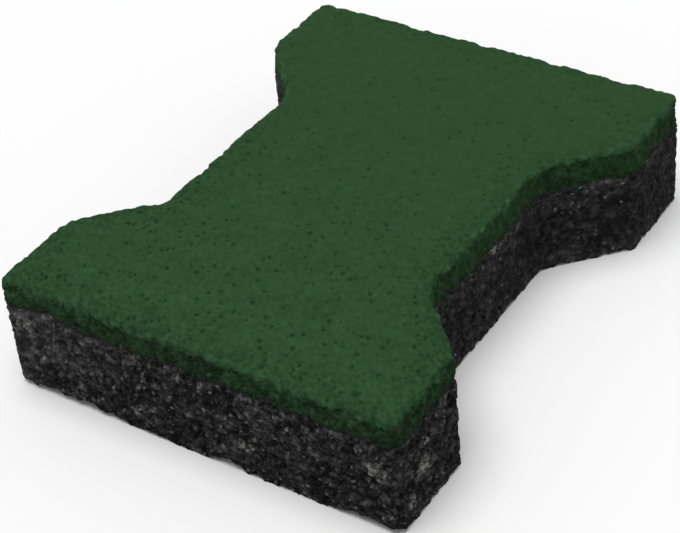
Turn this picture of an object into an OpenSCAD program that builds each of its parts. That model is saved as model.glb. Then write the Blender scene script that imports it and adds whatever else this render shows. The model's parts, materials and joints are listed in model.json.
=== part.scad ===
// Interlocking rubber paver: an I-shaped slab pressed from rubber granulate in two layers,
// a thick black base of coarse crumb and a coloured wear layer of fine crumb bonded on top.
// The flanges of two neighbours, butted end to end, fill the notch at the waist.
// X runs across the paver, Y along it, and Z up from the face it lies on.

/* [Plan] */
// Length of the paver, from end face to end face
length = 200; // [160:1:260]
// Width across the flanges
flange_w = 156; // [120:1:200]
// Depth of the notch on each side of the waist
notch_depth = 24.5; // [12:0.5:32]
// Length of each sloping side, measured along the paver
slope_len = 26; // [14:0.5:40]

/* [Layers] */
// Thickness of the black base layer
base_h = 36; // [20:1:60]
// Thickness of the coloured wear layer
top_h = 10; // [5:0.5:20]

/* [Corners] */
// Plan radius of the four end corners
end_r = 3.5; // [3:0.5:10]
// Plan radius where a flange side meets its slope
flange_r = 4; // [3:0.5:12]
// Plan radius in the hollow where a slope meets the waist
waist_r = 10; // [3:0.5:20]
// Radius rolled along the upper edge of the wear layer
edge_roll = 2.5; // [0.5:0.5:3]

/* [Hidden] */

// Steps in each rounded corner of the plan, and in the rolled edge
arc_steps = 8;
roll_steps = 6;

// Straight side of each flange, so that two of them are as long as a neighbour's waist
side_len = (length / 2 - slope_len) / 2;

// Half sizes of the plan
flange_x = flange_w / 2;
waist_x = flange_x - notch_depth;
end_y = length / 2;
flange_y = end_y - side_len;
waist_y = flange_y - slope_len;

// Corners of the +X side from end to end, before rounding: [x, y, plan radius]
side_corners = [
    [flange_x, -end_y, end_r],
    [flange_x, -flange_y, flange_r],
    [waist_x, -waist_y, waist_r],
    [waist_x, waist_y, waist_r],
    [flange_x, flange_y, flange_r],
    [flange_x, end_y, end_r]
];

// Half a turn gives the other side, so the corners run anticlockwise all the way round
corners = concat(side_corners, [for (c = side_corners) [-c.x, -c.y, c.z]]);
corner_count = len(corners);

function corner(i) = corners[(i + corner_count) % corner_count];
function place(i) = [corner(i).x, corner(i).y];
function radius(i) = corner(i).z;

// Direction of the side that leaves corner i, and the unit vector at an angle
function heading(i) = let (d = place(i + 1) - place(i)) atan2(d.y, d.x);
function toward(angle) = [cos(angle), sin(angle)];

// Change of direction at corner i: positive at an outer corner, negative in a hollow
function turn(i) = let (t = heading(i) - heading(i - 1)) t - 360 * floor((t + 180) / 360);

// Direction from the centre of the rounding of corner i to its first point
function arc_start(i) = heading(i - 1) - 90 * sign(turn(i));

// Centre of the rounding: inside the slab at an outer corner, outside it in a hollow
function arc_centre(i) =
    place(i)
    - toward(heading(i - 1)) * radius(i) * tan(abs(turn(i)) / 2)
    - toward(arc_start(i)) * radius(i);

// Rounding of corner i on the line that lies inset inside the slab's outline
function arc(i, inset) =
    let (r = radius(i) - inset * sign(turn(i)))
    [for (k = [0 : arc_steps]) arc_centre(i) + toward(arc_start(i) + turn(i) * k / arc_steps) * r];

// The whole line, anticlockwise from the near end of the +X side. Point k and point
// line_count - 1 - k mirror each other across the paver's long axis.
function line(inset) = [for (i = [0 : corner_count - 1]) each arc(i, inset)];
line_count = len(line(0));

// Points of the rolled edge, line by line from its foot to the wearing face
roll_points = [
    for (k = [0 : roll_steps])
        let (tilt = 90 * k / roll_steps)
        for (p = line(edge_roll * (1 - cos(tilt)))) [p.x, p.y, edge_roll * sin(tilt)]
];

// Faces between two lines that lie one above the other, starting at points low and high
function band(low, high) = [
    for (k = [0 : line_count - 1])
        let (next = (k + 1) % line_count)
        [low + k, high + k, high + next, low + next]
];

// Flat face inside one line, as strips across the paver from each point to its mirror point
function cap(first, face_up) = [
    for (k = [0 : line_count / 2 - 2])
        let (strip = [k, k + 1, line_count - 2 - k, line_count - 1 - k])
        [for (c = face_up ? [3, 2, 1, 0] : [0, 1, 2, 3]) first + strip[c]]
];

// Black base of coarse crumb: square edges, flat underneath
module base_layer() {
    color([0.14, 0.14, 0.14]) linear_extrude(base_h) polygon(line(0));
}

// Slab as thick as the rolled edge, its side rolled over to the wearing face
module rolled_edge() {
    bands = [for (k = [0 : roll_steps - 1]) each band(k * line_count, (k + 1) * line_count)];
    caps = concat(cap(0, false), cap(roll_steps * line_count, true));
    polyhedron(points = roll_points, faces = concat(caps, bands), convexity = 4);
}

// Green wear layer of fine crumb, bonded to the base all over, its upper edge rolled
module top_layer() {
    straight_h = top_h - edge_roll;
    color([0.18, 0.30, 0.19]) {
        translate([0, 0, base_h]) {
            linear_extrude(straight_h) polygon(line(0));
            translate([0, 0, straight_h]) rolled_edge();
        }
    }
}

base_layer();
top_layer();
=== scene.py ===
"""Interlocking rubber paver, pressed from crumb rubber: a black base and a green wear layer.

Both layers start from the shape of their CAD node, get a fine skin, and are then roughened as pressed
crumb is: each granule sits a little deeper or shallower than the next, with gaps where they meet and
holes where one is missing. Sizes are in millimetres until they reach a mesh, which is in metres.
"""

import json
import math

import bpy
from mathutils import Matrix, Vector

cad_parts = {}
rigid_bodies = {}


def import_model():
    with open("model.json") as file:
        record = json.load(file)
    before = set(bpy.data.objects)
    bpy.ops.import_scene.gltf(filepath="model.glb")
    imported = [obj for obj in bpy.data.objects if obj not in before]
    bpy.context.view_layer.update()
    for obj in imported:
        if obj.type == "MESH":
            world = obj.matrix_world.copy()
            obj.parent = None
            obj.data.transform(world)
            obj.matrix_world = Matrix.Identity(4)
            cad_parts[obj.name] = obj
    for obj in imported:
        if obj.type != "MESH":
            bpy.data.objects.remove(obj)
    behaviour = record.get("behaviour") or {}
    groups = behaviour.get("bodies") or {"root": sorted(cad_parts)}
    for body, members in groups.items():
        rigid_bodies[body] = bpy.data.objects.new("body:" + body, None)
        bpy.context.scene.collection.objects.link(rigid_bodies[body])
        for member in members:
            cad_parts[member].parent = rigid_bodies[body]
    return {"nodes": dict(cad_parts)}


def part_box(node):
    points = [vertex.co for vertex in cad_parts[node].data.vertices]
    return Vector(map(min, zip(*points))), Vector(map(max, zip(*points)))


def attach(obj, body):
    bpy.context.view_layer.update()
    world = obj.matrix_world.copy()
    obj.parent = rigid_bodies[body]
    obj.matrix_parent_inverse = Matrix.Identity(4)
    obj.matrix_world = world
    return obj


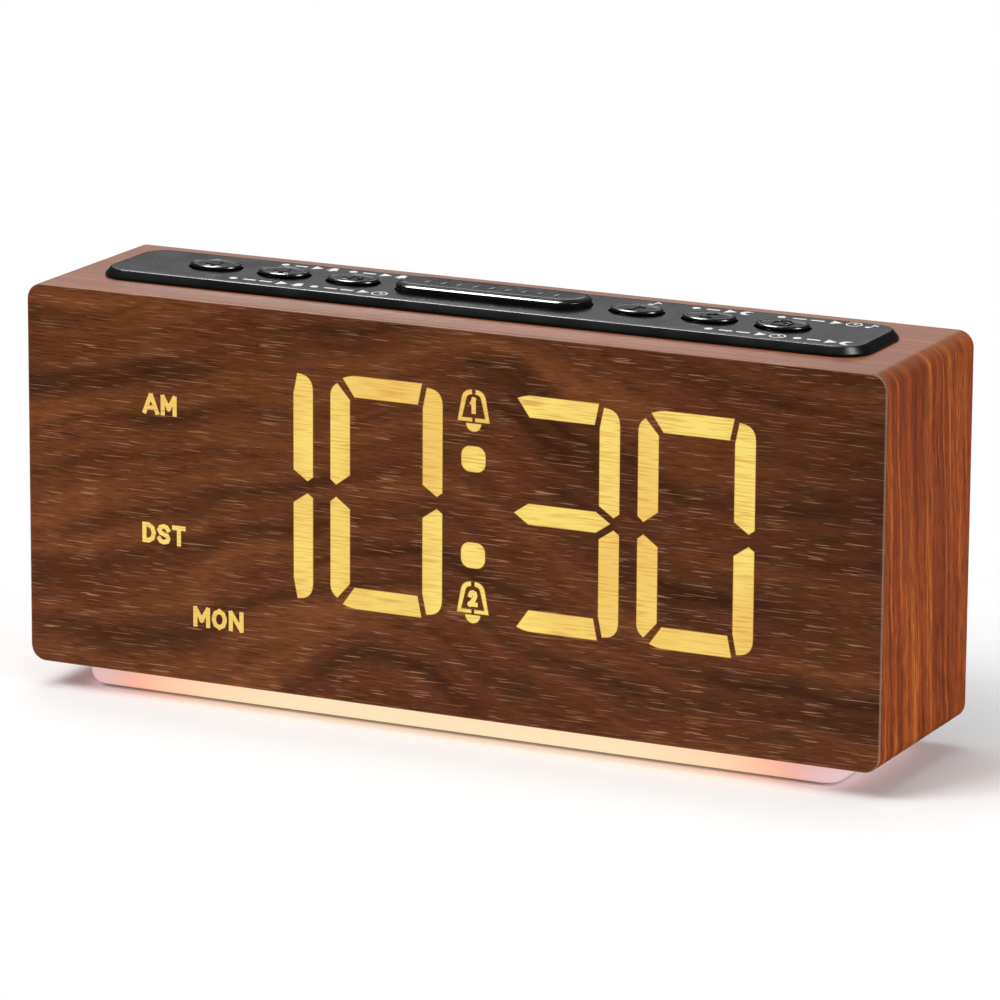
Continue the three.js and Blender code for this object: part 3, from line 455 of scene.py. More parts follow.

* [Aim of the task] Copy out the whole listing exactly.

* [Exercise output]
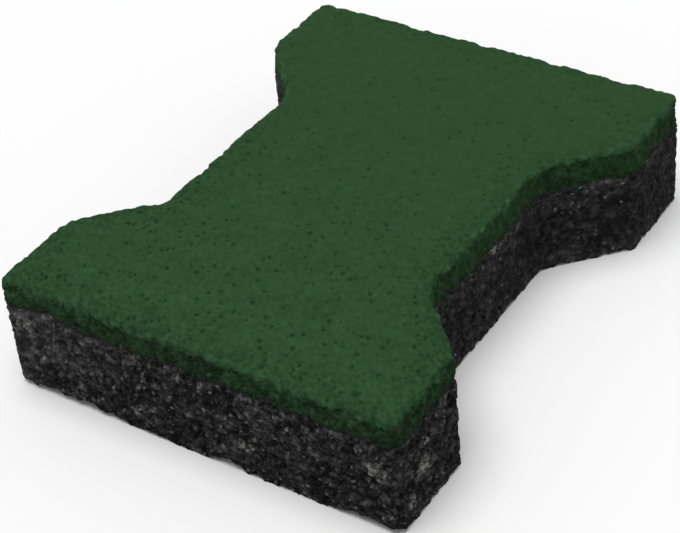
Turn this picture of an object into an OpenSCAD program that builds each of its parts. That model is saved as model.glb. Then write the Blender scene script that imports it and adds whatever else this render shows. The model's parts, materials and joints are listed in model.json.
=== part.scad ===
// Interlocking rubber paver: an I-shaped slab pressed from rubber granulate in two layers,
// a thick black base of coarse crumb and a coloured wear layer of fine crumb bonded on top.
// The flanges of two neighbours, butted end to end, fill the notch at the waist.
// X runs across the paver, Y along it, and Z up from the face it lies on.

/* [Plan] */
// Length of the paver, from end face to end face
length = 200; // [160:1:260]
// Width across the flanges
flange_w = 156; // [120:1:200]
// Depth of the notch on each side of the waist
notch_depth = 24.5; // [12:0.5:32]
// Length of each sloping side, measured along the paver
slope_len = 26; // [14:0.5:40]

/* [Layers] */
// Thickness of the black base layer
base_h = 36; // [20:1:60]
// Thickness of the coloured wear layer
top_h = 10; // [5:0.5:20]

/* [Corners] */
// Plan radius of the four end corners
end_r = 3.5; // [3:0.5:10]
// Plan radius where a flange side meets its slope
flange_r = 4; // [3:0.5:12]
// Plan radius in the hollow where a slope meets the waist
waist_r = 10; // [3:0.5:20]
// Radius rolled along the upper edge of the wear layer
edge_roll = 2.5; // [0.5:0.5:3]

/* [Hidden] */

// Steps in each rounded corner of the plan, and in the rolled edge
arc_steps = 8;
roll_steps = 6;

// Straight side of each flange, so that two of them are as long as a neighbour's waist
side_len = (length / 2 - slope_len) / 2;

// Half sizes of the plan
flange_x = flange_w / 2;
waist_x = flange_x - notch_depth;
end_y = length / 2;
flange_y = end_y - side_len;
waist_y = flange_y - slope_len;

// Corners of the +X side from end to end, before rounding: [x, y, plan radius]
side_corners = [
    [flange_x, -end_y, end_r],
    [flange_x, -flange_y, flange_r],
    [waist_x, -waist_y, waist_r],
    [waist_x, waist_y, waist_r],
    [flange_x, flange_y, flange_r],
    [flange_x, end_y, end_r]
];

// Half a turn gives the other side, so the corners run anticlockwise all the way round
corners = concat(side_corners, [for (c = side_corners) [-c.x, -c.y, c.z]]);
corner_count = len(corners);

function corner(i) = corners[(i + corner_count) % corner_count];
function place(i) = [corner(i).x, corner(i).y];
function radius(i) = corner(i).z;

// Direction of the side that leaves corner i, and the unit vector at an angle
function heading(i) = let (d = place(i + 1) - place(i)) atan2(d.y, d.x);
function toward(angle) = [cos(angle), sin(angle)];

// Change of direction at corner i: positive at an outer corner, negative in a hollow
function turn(i) = let (t = heading(i) - heading(i - 1)) t - 360 * floor((t + 180) / 360);

// Direction from the centre of the rounding of corner i to its first point
function arc_start(i) = heading(i - 1) - 90 * sign(turn(i));

// Centre of the rounding: inside the slab at an outer corner, outside it in a hollow
function arc_centre(i) =
    place(i)
    - toward(heading(i - 1)) * radius(i) * tan(abs(turn(i)) / 2)
    - toward(arc_start(i)) * radius(i);

// Rounding of corner i on the line that lies inset inside the slab's outline
function arc(i, inset) =
    let (r = radius(i) - inset * sign(turn(i)))
    [for (k = [0 : arc_steps]) arc_centre(i) + toward(arc_start(i) + turn(i) * k / arc_steps) * r];

// The whole line, anticlockwise from the near end of the +X side. Point k and point
// line_count - 1 - k mirror each other across the paver's long axis.
function line(inset) = [for (i = [0 : corner_count - 1]) each arc(i, inset)];
line_count = len(line(0));

// Points of the rolled edge, line by line from its foot to the wearing face
roll_points = [
    for (k = [0 : roll_steps])
        let (tilt = 90 * k / roll_steps)
        for (p = line(edge_roll * (1 - cos(tilt)))) [p.x, p.y, edge_roll * sin(tilt)]
];

// Faces between two lines that lie one above the other, starting at points low and high
function band(low, high) = [
    for (k = [0 : line_count - 1])
        let (next = (k + 1) % line_count)
        [low + k, high + k, high + next, low + next]
];

// Flat face inside one line, as strips across the paver from each point to its mirror point
function cap(first, face_up) = [
    for (k = [0 : line_count / 2 - 2])
        let (strip = [k, k + 1, line_count - 2 - k, line_count - 1 - k])
        [for (c = face_up ? [3, 2, 1, 0] : [0, 1, 2, 3]) first + strip[c]]
];

// Black base of coarse crumb: square edges, flat underneath
module base_layer() {
    color([0.14, 0.14, 0.14]) linear_extrude(base_h) polygon(line(0));
}

// Slab as thick as the rolled edge, its side rolled over to the wearing face
module rolled_edge() {
    bands = [for (k = [0 : roll_steps - 1]) each band(k * line_count, (k + 1) * line_count)];
    caps = concat(cap(0, false), cap(roll_steps * line_count, true));
    polyhedron(points = roll_points, faces = concat(caps, bands), convexity = 4);
}

// Green wear layer of fine crumb, bonded to the base all over, its upper edge rolled
module top_layer() {
    straight_h = top_h - edge_roll;
    color([0.18, 0.30, 0.19]) {
        translate([0, 0, base_h]) {
            linear_extrude(straight_h) polygon(line(0));
            translate([0, 0, straight_h]) rolled_edge();
        }
    }
}

base_layer();
top_layer();
=== scene.py ===
"""Interlocking rubber paver, pressed from crumb rubber: a black base and a green wear layer.

Both layers start from the shape of their CAD node, get a fine skin, and are then roughened as pressed
crumb is: each granule sits a little deeper or shallower than the next, with gaps where they meet and
holes where one is missing. Sizes are in millimetres until they reach a mesh, which is in metres.
"""

import json
import math

import bpy
from mathutils import Matrix, Vector

cad_parts = {}
rigid_bodies = {}


def import_model():
    with open("model.json") as file:
        record = json.load(file)
    before = set(bpy.data.objects)
    bpy.ops.import_scene.gltf(filepath="model.glb")
    imported = [obj for obj in bpy.data.objects if obj not in before]
    bpy.context.view_layer.update()
    for obj in imported:
        if obj.type == "MESH":
            world = obj.matrix_world.copy()
            obj.parent = None
            obj.data.transform(world)
            obj.matrix_world = Matrix.Identity(4)
            cad_parts[obj.name] = obj
    for obj in imported:
        if obj.type != "MESH":
            bpy.data.objects.remove(obj)
    behaviour = record.get("behaviour") or {}
    groups = behaviour.get("bodies") or {"root": sorted(cad_parts)}
    for body, members in groups.items():
        rigid_bodies[body] = bpy.data.objects.new("body:" + body, None)
        bpy.context.scene.collection.objects.link(rigid_bodies[body])
        for member in members:
            cad_parts[member].parent = rigid_bodies[body]
    return {"nodes": dict(cad_parts)}


def part_box(node):
    points = [vertex.co for vertex in cad_parts[node].data.vertices]
    return Vector(map(min, zip(*points))), Vector(map(max, zip(*points)))


def attach(obj, body):
    bpy.context.view_layer.update()
    world = obj.matrix_world.copy()
    obj.parent = rigid_bodies[body]
    obj.matrix_parent_inverse = Matrix.Identity(4)
    obj.matrix_world = world
    return obj


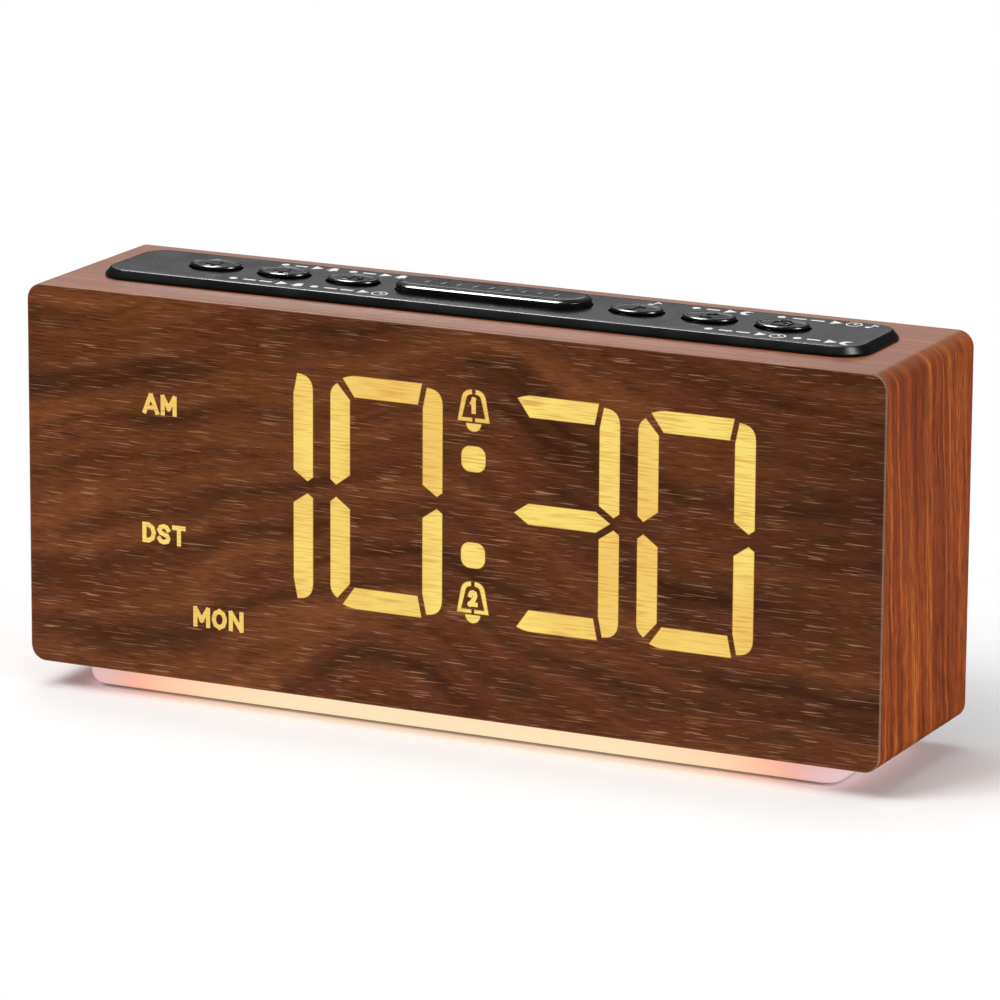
Continue the three.js and Blender code for this object: part 3, from line 455 of scene.py. More parts follow.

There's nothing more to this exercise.